Content in a Garden is partly an essay and partly a guide as to what can be grown in a small space. Wheeler wrote from her own experiences. In a 1923 newspaper advertisement for the book, the reviewer wrote that Candice Wheeler and her daughter, Dora Wheeler Keith,

"are thoroughly in sympathy with nature, of which the former writes as charmingly as the latter illustrates it."

And it was Candace Wheeler who said,

"One of the most perfect and unfailing joys of life is planting. It is the creative joy felt by God."



Unearthed Words

Today, we honor the poetry of Wendell Erdman Barry, an American author whose extraordinary nature poetry grew out of his experiences as a farmer.

Barry is responsible for so many beautiful quotes and poems. It was challenging to pick just a few. Here are some of my favorites:

"Eating is an agricultural act."

"Better than any argument is to rise at dawn and pick dew-wet red berries in a cup."

“Whether we and our politicians know it or not, Nature is party to all our deals and decisions, and she has more votes, a longer memory, and a sterner sense of justice than we do.”

“I don't believe that grief passes away. It has its time and place forever. More time is added to it; it becomes a story within a story. But grief and griever alike endure.”




Today's book recommendation: The Herb Garden Cookbook by Lucinda Hutson

Southern Living said this about Lucinda Hutson's book:

"Lucinda Hutson’s garden is something of a legend in Austin. An invitation from Lucinda, an authority on ethnic herbs and an accomplished cook, to sample a new dish or special punch in her flamboyant setting is a guaranteed fiesta. . . . And her gusto for entertaining and cooking is exemplified in her recipes [in] The Herb Garden Cookbook."

If you’ve ever wondered what to do with all the herbs growing in your garden, Hutson‘s book will be an inspiration for you.

This book was published back in 2003, but it is a classic.
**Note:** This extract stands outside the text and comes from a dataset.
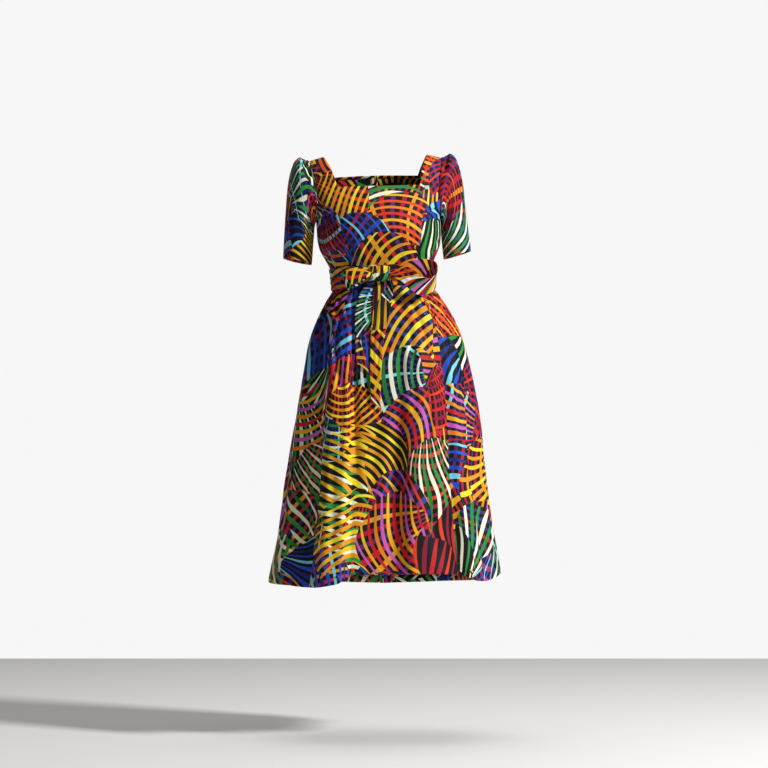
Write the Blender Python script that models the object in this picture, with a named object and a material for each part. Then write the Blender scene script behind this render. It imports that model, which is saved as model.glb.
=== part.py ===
"""Wax print midi dress in its worn shape, hollow and open.

A fitted bodice with a square neck and princess seams, two short sleeves gathered at the cap, a flared
skirt cut in gores with deep unpressed folds, and a sash of the same cloth tied in a bow at the front.
Every panel is a thin wall with the outer shape of the worn cloth. Metres, +Z up. The front faces -Y, and
+X is to the right as seen from the front. The origin lies between the shoulder straps, at the height
where they rest on the shoulders.
"""

import math
from collections import namedtuple

import bmesh
import bpy
import numpy as np

# Driving sizes
WALL = 0.002
SASH_WALL = 0.003
BOW_WALL = 0.0025
SEAM_GAP = 0.0004
WAIST = -0.315
HEM = -1.095
UNDERARM = -0.165
SEAM_TIP = -0.125
FRONT_NECK = -0.089
BACK_NECK = -0.050
SHOULDER = 0.030
OVAL = 0.04
PRINCESS_SKIRT = 36.5
FULLNESS = 0.009
FULLNESS_PLACE = (0.062, -0.205)
FULLNESS_REACH = (0.072, 0.052)
SHOULDER_DROP = 0.9
FOLD_LENGTH = 0.30
FOLD_AT_LENGTH = 0.62
SASH_CLEAR = 0.001
SLEEVE_GATHERS = 7
GATHER_DEPTH = 0.0028
GATHER_REACH = 70.0
SLEEVE_LEAN = -0.0075
CAP_SHARE = 0.30
SLEEVE_COLUMN = 14.0
STEP = 1e-4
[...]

You can get used copies on Amazon using the link provided in today's show notes for under three dollars.




Today's Garden Chore

Now is the time to start pansy seed for fall color to your beds and containers and window boxes.
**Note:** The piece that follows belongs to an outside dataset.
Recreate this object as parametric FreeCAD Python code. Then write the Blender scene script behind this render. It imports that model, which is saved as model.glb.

Pansies can handle colder temperatures. When your geraniums and begonias and other summer bloomers are starting to get leggy and spent, pansies are an excellent way to add a dash of color with their adorable little faces.
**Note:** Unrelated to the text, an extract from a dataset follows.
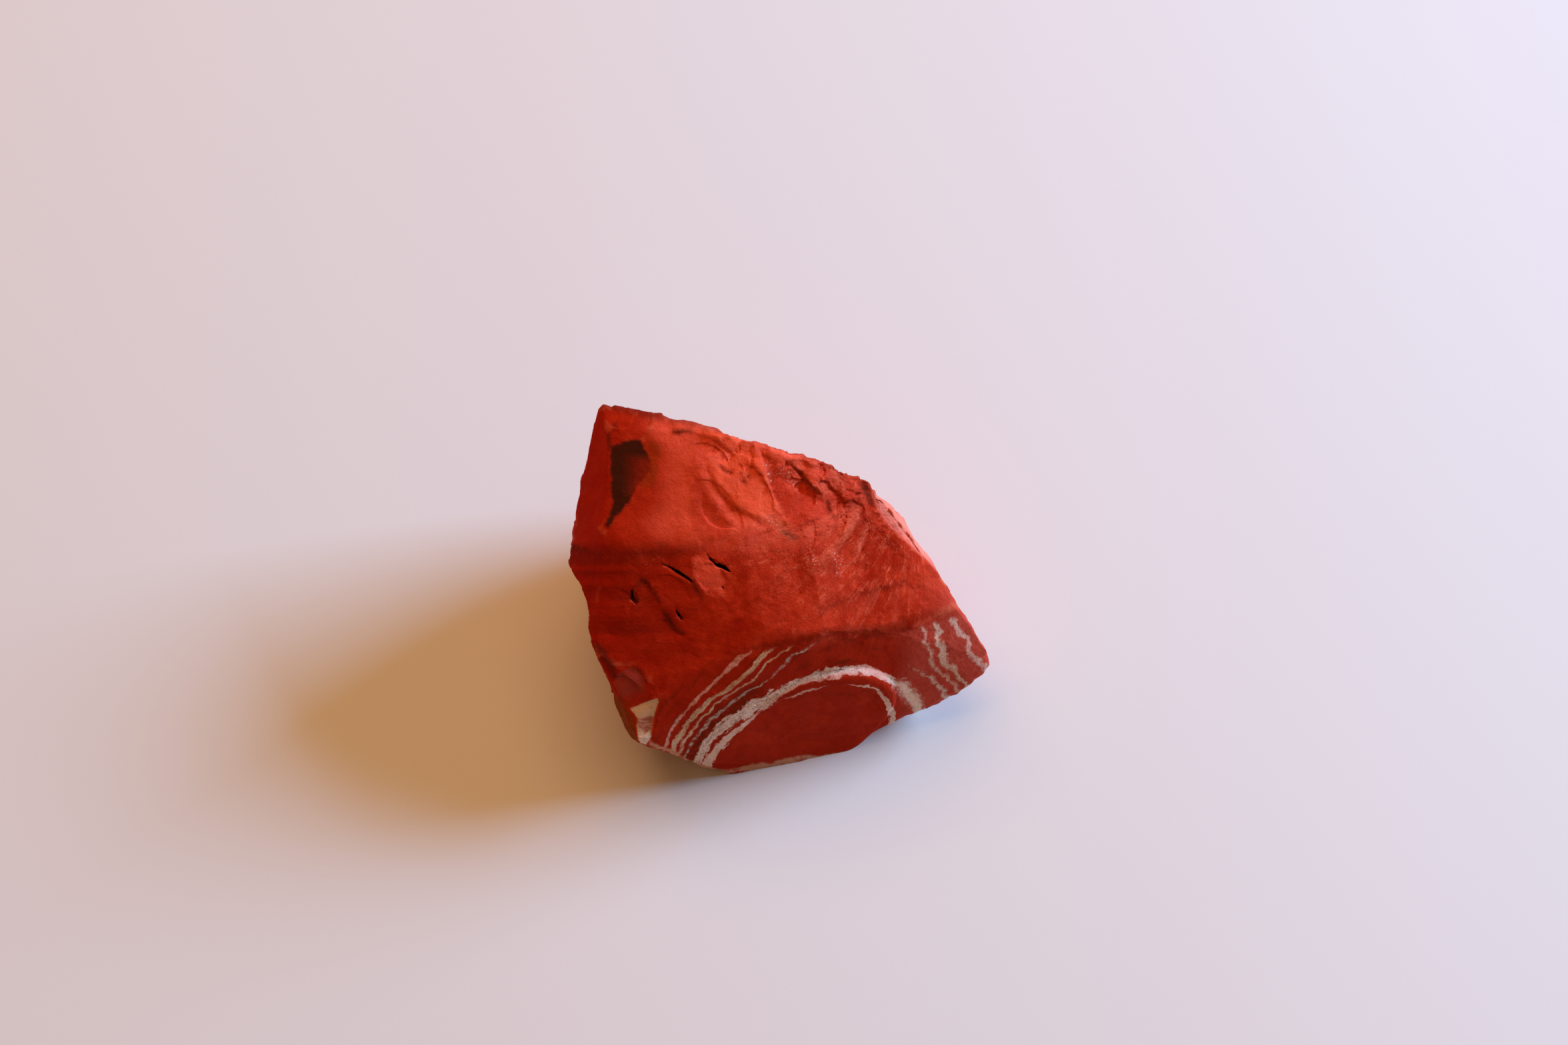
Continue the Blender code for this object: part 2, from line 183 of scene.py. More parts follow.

If you look closely at pansies, you’ll see that their petals are heart-shaped, and they overlap. Despite their sweet faces, pansies are tough. They will survive a frost. They can bounce back from single-digit temperatures (which I think is incredible).

And remember, pansies love morning sun the best - they're not thrilled with hot afternoon sun. They're too cool for that.

Just a heads up: Pansy seed can be finicky and slow going, so check out some YouTube videos for germination tips to ensure success.



Something Sweet
Reviving the little botanic spark in your heart

On this day in 1998, the province out of Vancouver, British Columbia, shared an article written by Peter Clough that caught my attention.

The title was called Hydrangea Fest Yanked by Roots and began with the sentence, "It’s a blooming shame."

Here’s what it said:

"Saturday was supposed to be the inaugural SurreyWhite Rock Hydrangea Blossom Festival.

For organizer Elaine Cramer, it was going to be the realization of a dream she's had for 15 years to bring a world-class floral parade to the Lower Mainland. Now it's not going to happen; not this year at least.

After months of planning, the parade has been canceled. [...]

Elaine is no novice when it comes to hydrangeas. She actually studied them at university. Her garden's home to several varieties.

[Elaine] says Surrey was equally enthusiastic. In fact, she says, it was Mayor Doug McCallum who convinced her that the best route through Surrey was 152nd Street. So she was a little shocked two weeks ago when she sat down before the city's special-events committee to be told by chairwoman Council Judy Higginbotham that her permit had been denied.

She's been working with Surrey officials for more than a year and only now does she learn of the problem.

Elaine and her 30 volunteers plan to give away more than 10,000 hydrangea bushes between now and October with next year's parade in mind. That's if she can get a permit."